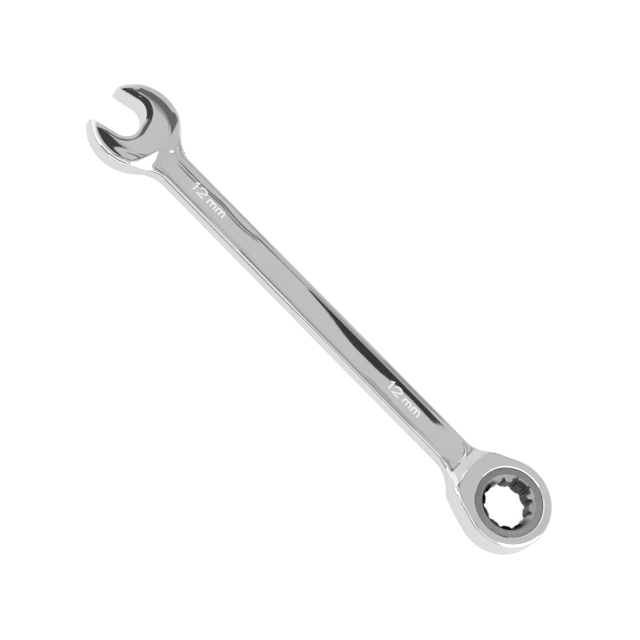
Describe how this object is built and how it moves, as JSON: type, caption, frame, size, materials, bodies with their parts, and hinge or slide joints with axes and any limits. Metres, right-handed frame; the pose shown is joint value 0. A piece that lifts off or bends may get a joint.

---

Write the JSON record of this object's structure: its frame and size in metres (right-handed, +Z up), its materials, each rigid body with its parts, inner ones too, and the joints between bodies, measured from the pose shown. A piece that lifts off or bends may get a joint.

--

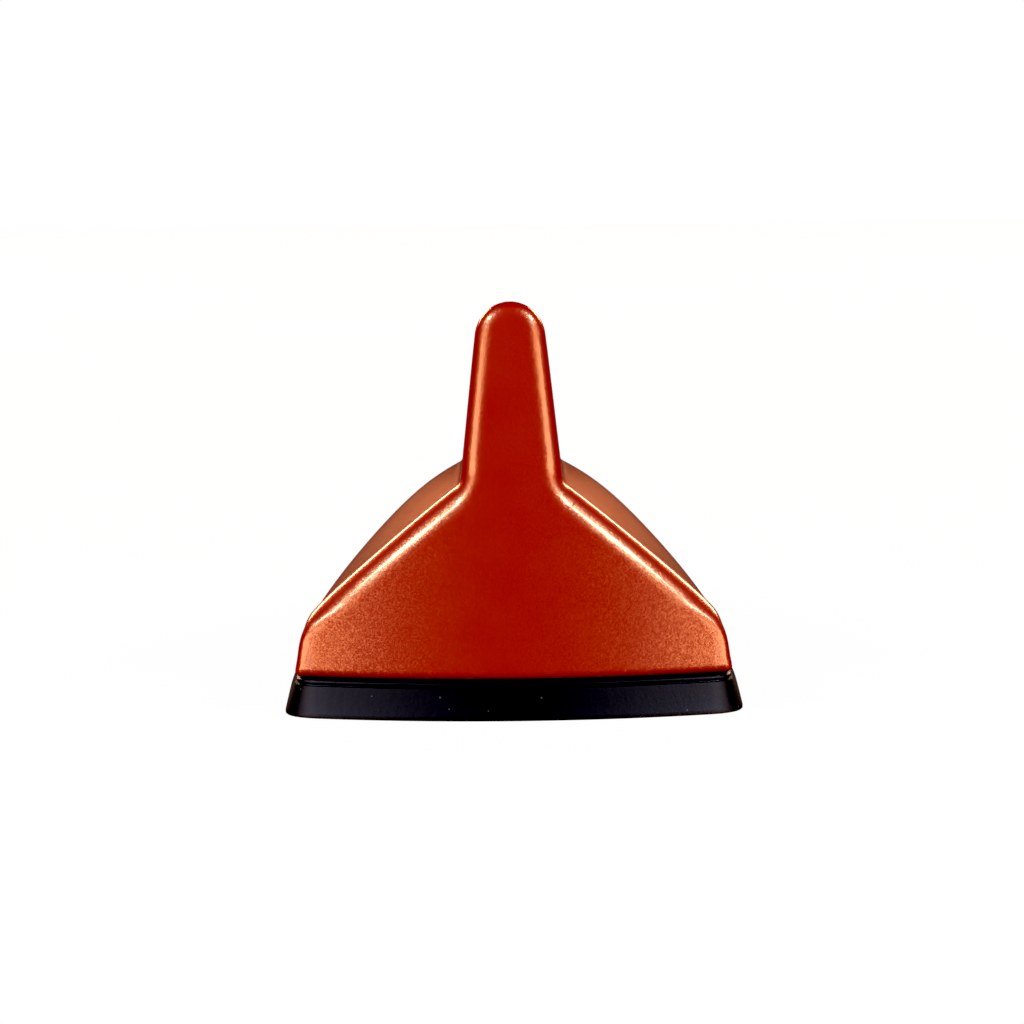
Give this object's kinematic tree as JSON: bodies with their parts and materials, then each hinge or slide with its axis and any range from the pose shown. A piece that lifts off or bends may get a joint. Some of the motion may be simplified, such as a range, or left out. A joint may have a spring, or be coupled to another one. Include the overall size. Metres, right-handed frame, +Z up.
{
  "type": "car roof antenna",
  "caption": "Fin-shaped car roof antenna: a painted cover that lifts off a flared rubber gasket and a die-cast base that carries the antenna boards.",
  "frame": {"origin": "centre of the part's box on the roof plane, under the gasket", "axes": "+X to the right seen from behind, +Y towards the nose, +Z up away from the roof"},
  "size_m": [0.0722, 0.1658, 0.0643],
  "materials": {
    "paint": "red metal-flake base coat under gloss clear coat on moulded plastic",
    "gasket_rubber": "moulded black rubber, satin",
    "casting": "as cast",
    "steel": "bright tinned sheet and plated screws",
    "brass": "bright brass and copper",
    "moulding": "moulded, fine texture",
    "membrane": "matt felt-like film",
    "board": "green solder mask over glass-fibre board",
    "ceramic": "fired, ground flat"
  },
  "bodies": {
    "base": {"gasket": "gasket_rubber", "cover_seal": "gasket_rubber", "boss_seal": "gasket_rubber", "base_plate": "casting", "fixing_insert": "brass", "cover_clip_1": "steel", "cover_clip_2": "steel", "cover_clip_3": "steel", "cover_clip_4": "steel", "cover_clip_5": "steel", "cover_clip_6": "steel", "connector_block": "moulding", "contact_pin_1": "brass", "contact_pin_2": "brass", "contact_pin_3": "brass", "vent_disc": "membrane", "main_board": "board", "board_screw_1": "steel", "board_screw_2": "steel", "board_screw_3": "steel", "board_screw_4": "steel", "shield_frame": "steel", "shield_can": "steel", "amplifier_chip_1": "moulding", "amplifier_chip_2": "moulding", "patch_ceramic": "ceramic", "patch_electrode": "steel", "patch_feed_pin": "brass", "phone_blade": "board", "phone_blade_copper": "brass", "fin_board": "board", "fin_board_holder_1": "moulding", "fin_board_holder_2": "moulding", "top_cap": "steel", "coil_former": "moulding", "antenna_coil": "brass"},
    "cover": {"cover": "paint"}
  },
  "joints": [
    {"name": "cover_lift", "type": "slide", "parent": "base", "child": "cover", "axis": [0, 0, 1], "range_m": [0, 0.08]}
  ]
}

### Prompt:
For this exercise, gather every line of the data that contains the word "their".

### Task solution:
Describe how this object is built and how it moves, as JSON: type, caption, frame, size, materials, bodies with their parts, and hinge or slide joints with axes and any limits. Metres, right-handed frame; the pose shown is joint value 0. A piece that lifts off or bends may get a joint.
Give this object's kinematic tree as JSON: bodies with their parts and materials, then each hinge or slide with its axis and any range from the pose shown. A piece that lifts off or bends may get a joint. Some of the motion may be simplified, such as a range, or left out. A joint may have a spring, or be coupled to another one. Include the overall size. Metres, right-handed frame, +Z up.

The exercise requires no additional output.